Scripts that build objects
__________________________________________________
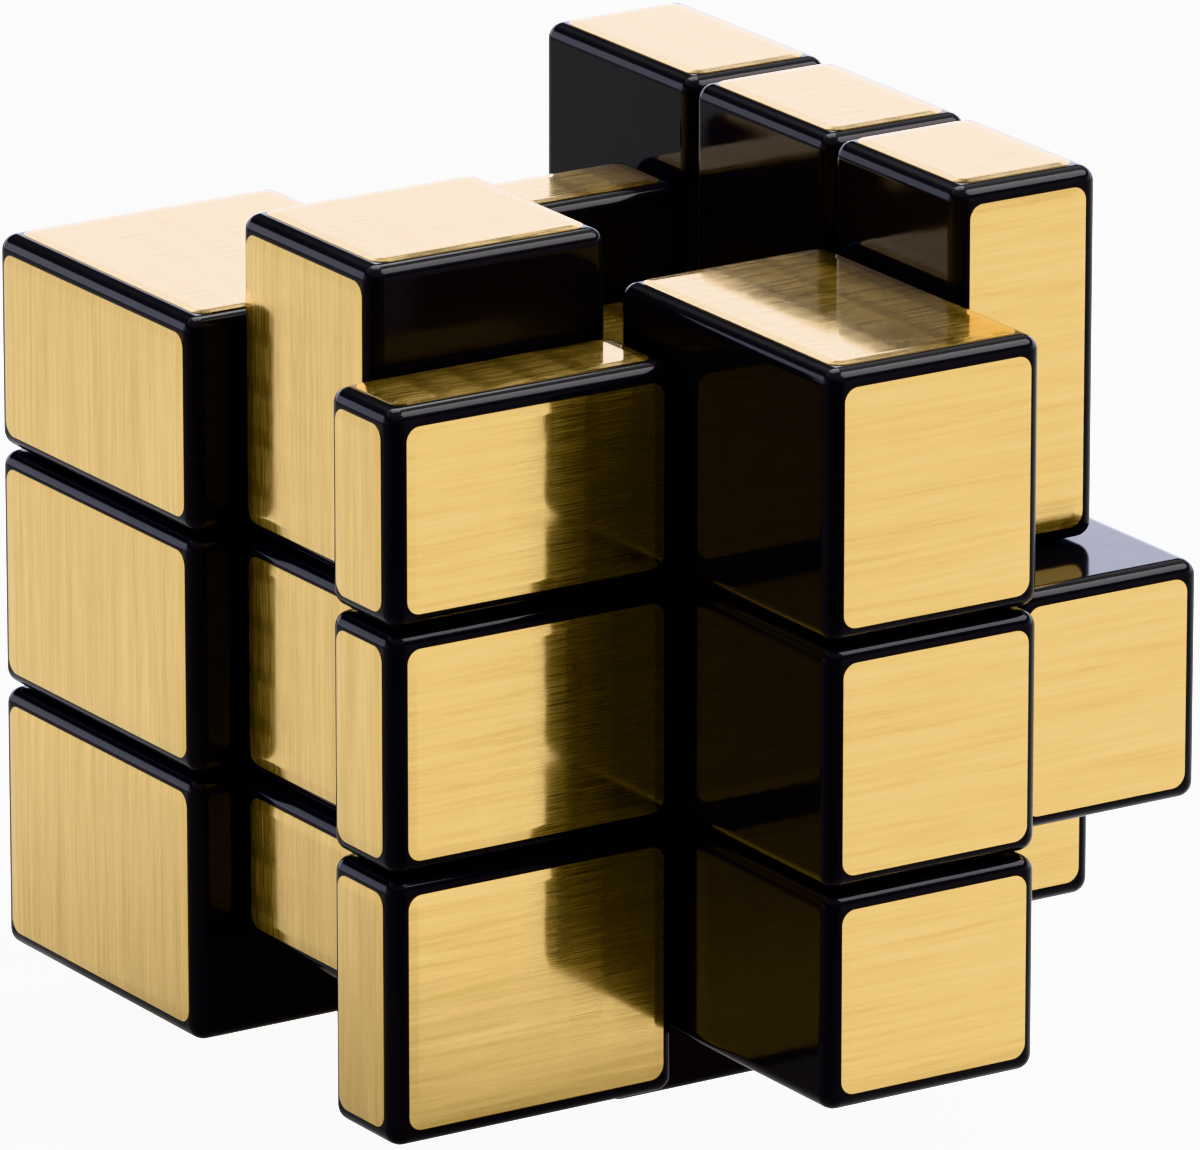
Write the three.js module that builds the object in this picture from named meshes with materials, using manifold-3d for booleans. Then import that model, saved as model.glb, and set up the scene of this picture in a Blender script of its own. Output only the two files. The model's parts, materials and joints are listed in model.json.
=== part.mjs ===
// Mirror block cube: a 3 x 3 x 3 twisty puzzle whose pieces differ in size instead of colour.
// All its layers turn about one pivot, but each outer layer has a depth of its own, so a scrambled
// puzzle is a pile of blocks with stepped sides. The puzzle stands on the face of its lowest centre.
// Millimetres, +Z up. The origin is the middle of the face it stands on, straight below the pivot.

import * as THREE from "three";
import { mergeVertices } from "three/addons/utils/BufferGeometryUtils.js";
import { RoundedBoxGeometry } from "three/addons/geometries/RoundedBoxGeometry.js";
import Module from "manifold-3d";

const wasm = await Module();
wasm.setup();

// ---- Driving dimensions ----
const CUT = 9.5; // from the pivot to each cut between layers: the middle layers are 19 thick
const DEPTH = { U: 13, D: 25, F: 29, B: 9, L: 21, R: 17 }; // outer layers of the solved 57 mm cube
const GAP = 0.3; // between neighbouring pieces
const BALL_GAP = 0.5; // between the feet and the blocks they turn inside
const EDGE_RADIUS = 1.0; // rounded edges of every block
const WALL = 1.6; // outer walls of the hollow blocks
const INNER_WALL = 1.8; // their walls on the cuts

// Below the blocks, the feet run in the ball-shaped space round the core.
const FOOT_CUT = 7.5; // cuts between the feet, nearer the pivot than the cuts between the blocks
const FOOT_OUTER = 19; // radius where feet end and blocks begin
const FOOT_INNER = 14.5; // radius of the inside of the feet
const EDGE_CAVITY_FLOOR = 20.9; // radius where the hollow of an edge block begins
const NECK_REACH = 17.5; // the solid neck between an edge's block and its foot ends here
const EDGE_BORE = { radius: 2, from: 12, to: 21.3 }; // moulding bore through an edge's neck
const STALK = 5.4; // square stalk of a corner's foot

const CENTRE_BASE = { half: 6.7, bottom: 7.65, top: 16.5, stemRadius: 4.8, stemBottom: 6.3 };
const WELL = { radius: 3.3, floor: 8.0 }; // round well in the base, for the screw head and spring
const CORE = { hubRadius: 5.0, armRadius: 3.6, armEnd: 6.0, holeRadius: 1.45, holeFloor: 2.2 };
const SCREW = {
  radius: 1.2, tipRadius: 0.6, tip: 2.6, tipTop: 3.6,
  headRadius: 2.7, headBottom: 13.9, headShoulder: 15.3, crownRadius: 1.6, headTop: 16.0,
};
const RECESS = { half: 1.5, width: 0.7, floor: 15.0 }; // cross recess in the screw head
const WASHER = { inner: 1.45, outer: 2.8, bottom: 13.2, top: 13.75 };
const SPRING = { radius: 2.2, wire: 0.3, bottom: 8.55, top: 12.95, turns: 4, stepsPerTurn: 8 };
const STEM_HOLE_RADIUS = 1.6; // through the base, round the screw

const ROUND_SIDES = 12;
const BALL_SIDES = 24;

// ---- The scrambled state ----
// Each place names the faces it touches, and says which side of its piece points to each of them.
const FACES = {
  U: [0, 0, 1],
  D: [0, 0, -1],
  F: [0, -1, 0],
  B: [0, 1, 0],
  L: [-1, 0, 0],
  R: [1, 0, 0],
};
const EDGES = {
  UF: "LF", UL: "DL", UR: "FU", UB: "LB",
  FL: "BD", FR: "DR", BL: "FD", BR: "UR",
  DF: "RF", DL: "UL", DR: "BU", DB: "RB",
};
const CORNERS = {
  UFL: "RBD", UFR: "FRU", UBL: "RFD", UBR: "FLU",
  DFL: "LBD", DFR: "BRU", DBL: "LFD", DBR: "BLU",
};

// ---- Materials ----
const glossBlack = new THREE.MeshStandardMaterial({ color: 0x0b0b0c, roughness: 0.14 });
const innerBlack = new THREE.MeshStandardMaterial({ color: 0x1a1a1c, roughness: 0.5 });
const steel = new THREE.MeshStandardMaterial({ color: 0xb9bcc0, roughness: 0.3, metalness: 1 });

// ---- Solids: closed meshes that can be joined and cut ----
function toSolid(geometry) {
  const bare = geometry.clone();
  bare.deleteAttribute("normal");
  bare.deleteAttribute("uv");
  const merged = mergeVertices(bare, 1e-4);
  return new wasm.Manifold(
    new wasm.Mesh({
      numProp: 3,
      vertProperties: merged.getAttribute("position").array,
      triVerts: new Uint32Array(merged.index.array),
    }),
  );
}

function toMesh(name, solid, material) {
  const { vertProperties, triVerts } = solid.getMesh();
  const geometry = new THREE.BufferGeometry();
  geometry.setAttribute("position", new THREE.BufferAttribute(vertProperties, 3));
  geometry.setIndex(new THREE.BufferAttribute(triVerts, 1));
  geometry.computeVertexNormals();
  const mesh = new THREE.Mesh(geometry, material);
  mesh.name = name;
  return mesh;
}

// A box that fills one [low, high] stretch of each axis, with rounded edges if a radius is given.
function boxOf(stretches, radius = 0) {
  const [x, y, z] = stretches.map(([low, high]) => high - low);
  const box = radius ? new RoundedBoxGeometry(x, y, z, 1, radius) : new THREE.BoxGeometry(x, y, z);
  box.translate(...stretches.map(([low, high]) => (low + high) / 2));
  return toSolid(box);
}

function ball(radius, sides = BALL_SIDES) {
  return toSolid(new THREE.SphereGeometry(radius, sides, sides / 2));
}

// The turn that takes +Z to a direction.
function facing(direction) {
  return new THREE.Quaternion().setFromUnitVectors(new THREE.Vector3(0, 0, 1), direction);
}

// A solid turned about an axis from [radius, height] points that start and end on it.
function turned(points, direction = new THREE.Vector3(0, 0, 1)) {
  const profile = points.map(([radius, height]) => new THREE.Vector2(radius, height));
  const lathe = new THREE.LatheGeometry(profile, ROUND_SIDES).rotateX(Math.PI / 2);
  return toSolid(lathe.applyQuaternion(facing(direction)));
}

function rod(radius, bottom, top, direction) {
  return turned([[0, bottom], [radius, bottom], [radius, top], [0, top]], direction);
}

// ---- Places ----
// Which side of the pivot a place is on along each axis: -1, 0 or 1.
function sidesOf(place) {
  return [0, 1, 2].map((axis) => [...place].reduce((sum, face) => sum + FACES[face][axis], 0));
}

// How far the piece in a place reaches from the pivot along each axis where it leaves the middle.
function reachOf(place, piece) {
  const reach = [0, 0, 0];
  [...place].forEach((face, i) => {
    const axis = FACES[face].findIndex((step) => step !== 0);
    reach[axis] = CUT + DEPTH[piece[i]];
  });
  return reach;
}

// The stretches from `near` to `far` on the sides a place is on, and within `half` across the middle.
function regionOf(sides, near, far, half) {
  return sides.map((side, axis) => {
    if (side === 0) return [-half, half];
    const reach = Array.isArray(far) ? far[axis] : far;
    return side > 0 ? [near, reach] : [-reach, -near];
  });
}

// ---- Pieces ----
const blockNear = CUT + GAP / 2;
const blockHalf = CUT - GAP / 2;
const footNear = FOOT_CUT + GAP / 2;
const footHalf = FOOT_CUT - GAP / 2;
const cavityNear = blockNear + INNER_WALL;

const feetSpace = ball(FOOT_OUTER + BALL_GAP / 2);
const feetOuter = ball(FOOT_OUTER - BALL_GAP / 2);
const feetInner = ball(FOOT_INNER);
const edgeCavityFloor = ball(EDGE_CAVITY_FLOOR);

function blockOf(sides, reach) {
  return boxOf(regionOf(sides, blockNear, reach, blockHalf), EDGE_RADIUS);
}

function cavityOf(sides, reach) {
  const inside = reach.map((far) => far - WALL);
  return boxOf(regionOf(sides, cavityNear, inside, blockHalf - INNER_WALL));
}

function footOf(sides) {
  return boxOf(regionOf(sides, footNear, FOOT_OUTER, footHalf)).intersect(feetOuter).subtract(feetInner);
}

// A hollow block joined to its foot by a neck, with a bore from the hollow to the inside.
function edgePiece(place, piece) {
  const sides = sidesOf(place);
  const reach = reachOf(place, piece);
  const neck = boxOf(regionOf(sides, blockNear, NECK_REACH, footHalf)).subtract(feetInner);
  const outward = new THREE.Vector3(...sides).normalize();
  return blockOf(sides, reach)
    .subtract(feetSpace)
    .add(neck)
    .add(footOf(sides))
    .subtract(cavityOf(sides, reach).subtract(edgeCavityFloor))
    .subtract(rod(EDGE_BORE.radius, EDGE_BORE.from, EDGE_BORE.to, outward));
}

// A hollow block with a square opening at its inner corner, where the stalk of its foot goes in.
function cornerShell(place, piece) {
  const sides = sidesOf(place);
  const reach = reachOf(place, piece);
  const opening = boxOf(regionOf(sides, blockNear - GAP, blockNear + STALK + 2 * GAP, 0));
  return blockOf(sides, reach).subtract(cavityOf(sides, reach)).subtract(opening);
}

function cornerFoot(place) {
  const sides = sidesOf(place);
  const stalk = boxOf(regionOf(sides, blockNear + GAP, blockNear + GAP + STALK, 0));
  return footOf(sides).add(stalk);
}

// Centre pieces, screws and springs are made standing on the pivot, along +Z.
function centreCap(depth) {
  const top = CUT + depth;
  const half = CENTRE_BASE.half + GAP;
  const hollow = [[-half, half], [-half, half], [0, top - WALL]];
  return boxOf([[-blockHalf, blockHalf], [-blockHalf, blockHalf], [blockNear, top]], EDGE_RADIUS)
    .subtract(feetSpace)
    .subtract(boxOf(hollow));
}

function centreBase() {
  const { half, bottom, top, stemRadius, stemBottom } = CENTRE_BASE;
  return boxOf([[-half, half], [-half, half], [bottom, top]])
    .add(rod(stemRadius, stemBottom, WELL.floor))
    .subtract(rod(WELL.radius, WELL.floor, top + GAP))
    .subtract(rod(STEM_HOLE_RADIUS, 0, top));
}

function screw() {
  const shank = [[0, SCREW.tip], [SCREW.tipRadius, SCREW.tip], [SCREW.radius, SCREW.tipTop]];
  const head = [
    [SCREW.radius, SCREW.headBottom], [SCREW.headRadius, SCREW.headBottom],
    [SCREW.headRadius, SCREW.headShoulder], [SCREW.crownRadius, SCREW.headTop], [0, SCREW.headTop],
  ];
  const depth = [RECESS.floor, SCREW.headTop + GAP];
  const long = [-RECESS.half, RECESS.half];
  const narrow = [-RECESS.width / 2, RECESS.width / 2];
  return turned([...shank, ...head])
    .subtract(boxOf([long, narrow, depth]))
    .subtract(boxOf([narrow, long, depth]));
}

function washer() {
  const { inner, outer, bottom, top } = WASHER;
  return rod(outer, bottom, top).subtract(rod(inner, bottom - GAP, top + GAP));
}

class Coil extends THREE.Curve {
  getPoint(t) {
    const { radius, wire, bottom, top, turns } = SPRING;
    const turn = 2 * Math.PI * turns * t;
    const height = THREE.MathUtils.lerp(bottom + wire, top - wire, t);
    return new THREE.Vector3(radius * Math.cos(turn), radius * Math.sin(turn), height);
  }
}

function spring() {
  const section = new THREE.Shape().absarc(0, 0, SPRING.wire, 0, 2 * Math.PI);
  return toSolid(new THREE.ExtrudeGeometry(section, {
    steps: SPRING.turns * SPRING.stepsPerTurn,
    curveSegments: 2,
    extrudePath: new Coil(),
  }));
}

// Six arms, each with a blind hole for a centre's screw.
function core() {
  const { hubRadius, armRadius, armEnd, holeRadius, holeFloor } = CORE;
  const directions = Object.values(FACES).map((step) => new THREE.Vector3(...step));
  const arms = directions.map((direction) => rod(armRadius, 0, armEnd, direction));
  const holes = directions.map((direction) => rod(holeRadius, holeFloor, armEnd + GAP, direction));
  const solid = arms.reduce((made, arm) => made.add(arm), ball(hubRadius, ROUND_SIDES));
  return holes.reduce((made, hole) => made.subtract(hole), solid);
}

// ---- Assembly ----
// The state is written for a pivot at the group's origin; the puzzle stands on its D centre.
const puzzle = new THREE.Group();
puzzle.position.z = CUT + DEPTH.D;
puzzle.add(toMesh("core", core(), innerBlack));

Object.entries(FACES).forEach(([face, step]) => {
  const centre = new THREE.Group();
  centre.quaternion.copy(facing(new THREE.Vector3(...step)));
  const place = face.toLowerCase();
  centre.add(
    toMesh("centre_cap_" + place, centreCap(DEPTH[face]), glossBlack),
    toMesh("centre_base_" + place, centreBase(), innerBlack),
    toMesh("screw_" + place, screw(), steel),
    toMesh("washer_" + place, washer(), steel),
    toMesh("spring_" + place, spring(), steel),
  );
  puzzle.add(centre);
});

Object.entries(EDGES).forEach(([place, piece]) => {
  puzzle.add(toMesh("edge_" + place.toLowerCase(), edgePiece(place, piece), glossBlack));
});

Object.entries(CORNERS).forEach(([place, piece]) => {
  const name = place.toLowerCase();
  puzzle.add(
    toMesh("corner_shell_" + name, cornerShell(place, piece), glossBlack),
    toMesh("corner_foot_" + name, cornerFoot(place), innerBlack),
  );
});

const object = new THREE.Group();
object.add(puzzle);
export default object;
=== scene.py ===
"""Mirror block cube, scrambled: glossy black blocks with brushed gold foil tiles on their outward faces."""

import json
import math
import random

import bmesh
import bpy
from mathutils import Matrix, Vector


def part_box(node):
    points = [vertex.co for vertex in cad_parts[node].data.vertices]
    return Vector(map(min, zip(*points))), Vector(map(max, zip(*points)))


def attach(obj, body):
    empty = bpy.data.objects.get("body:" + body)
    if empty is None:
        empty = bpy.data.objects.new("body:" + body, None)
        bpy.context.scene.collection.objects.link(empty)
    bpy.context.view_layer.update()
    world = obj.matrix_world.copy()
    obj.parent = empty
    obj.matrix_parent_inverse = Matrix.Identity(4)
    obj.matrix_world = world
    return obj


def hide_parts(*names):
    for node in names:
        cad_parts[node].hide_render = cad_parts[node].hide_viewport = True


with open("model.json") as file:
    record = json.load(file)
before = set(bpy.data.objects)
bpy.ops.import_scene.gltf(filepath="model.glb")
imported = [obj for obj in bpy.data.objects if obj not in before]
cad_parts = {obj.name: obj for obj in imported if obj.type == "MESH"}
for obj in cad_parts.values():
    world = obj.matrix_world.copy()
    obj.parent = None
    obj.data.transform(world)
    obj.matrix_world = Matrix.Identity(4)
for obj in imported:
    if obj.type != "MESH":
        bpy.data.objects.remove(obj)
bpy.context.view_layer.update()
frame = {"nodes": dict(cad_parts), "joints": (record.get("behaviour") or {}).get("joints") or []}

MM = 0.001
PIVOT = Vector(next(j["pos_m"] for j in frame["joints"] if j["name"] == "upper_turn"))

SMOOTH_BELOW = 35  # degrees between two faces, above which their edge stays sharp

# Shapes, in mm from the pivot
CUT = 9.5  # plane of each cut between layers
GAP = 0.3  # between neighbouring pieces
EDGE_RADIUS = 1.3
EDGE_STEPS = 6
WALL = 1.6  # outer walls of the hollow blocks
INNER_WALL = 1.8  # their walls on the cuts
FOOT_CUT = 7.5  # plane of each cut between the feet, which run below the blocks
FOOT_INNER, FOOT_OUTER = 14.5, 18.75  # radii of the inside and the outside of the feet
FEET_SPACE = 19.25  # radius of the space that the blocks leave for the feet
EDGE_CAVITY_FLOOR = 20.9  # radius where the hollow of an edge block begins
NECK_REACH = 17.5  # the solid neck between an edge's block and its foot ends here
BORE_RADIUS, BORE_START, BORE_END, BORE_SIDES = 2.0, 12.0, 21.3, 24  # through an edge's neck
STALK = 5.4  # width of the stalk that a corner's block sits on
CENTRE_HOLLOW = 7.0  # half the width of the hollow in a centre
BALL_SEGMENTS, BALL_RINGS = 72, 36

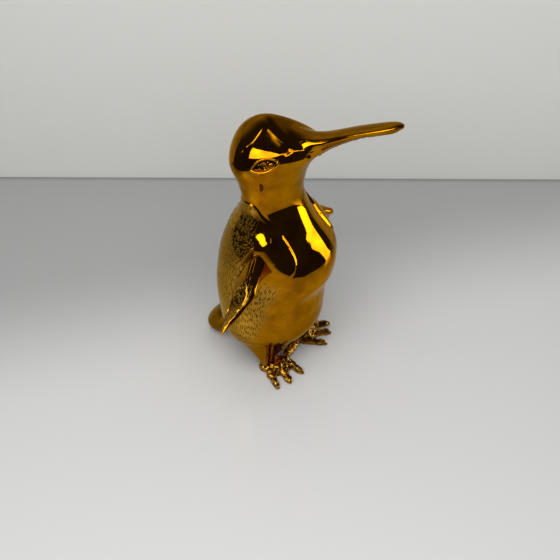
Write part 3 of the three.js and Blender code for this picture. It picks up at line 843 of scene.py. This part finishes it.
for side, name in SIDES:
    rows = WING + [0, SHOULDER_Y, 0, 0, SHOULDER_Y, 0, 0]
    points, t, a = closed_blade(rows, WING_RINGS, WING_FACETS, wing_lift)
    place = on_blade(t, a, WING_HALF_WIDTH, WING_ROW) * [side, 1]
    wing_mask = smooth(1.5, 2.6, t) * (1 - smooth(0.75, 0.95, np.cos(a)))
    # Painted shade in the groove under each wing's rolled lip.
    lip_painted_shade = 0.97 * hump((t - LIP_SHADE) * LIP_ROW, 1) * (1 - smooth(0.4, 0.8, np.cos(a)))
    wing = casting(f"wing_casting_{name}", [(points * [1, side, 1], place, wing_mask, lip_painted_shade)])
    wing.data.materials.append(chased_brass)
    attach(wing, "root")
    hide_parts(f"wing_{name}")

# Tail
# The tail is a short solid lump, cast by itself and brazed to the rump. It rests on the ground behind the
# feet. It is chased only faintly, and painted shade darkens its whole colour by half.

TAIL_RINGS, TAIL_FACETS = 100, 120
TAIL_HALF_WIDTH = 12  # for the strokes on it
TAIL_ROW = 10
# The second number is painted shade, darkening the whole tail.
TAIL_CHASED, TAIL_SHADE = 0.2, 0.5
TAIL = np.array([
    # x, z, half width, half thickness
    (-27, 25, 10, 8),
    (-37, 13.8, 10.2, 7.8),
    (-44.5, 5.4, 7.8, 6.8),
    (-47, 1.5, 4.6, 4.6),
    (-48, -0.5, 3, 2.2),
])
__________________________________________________
• Exercise requirements: Everything from the line that contains "Object.entries(EDGES).forEach(([place, piece]) =>" to the line that contains "record = json.load(file)" must be transcribed exactly, both end lines included.

• Final result:
Object.entries(EDGES).forEach(([place, piece]) => {
  puzzle.add(toMesh("edge_" + place.toLowerCase(), edgePiece(place, piece), glossBlack));
});

Object.entries(CORNERS).forEach(([place, piece]) => {
  const name = place.toLowerCase();
  puzzle.add(
    toMesh("corner_shell_" + name, cornerShell(place, piece), glossBlack),
    toMesh("corner_foot_" + name, cornerFoot(place), innerBlack),
  );
});

const object = new THREE.Group();
object.add(puzzle);
export default object;
=== scene.py ===
"""Mirror block cube, scrambled: glossy black blocks with brushed gold foil tiles on their outward faces."""

import json
import math
import random

import bmesh
import bpy
from mathutils import Matrix, Vector


def part_box(node):
    points = [vertex.co for vertex in cad_parts[node].data.vertices]
    return Vector(map(min, zip(*points))), Vector(map(max, zip(*points)))


def attach(obj, body):
    empty = bpy.data.objects.get("body:" + body)
    if empty is None:
        empty = bpy.data.objects.new("body:" + body, None)
        bpy.context.scene.collection.objects.link(empty)
    bpy.context.view_layer.update()
    world = obj.matrix_world.copy()
    obj.parent = empty
    obj.matrix_parent_inverse = Matrix.Identity(4)
    obj.matrix_world = world
    return obj


def hide_parts(*names):
    for node in names:
        cad_parts[node].hide_render = cad_parts[node].hide_viewport = True


with open("model.json") as file:
    record = json.load(file)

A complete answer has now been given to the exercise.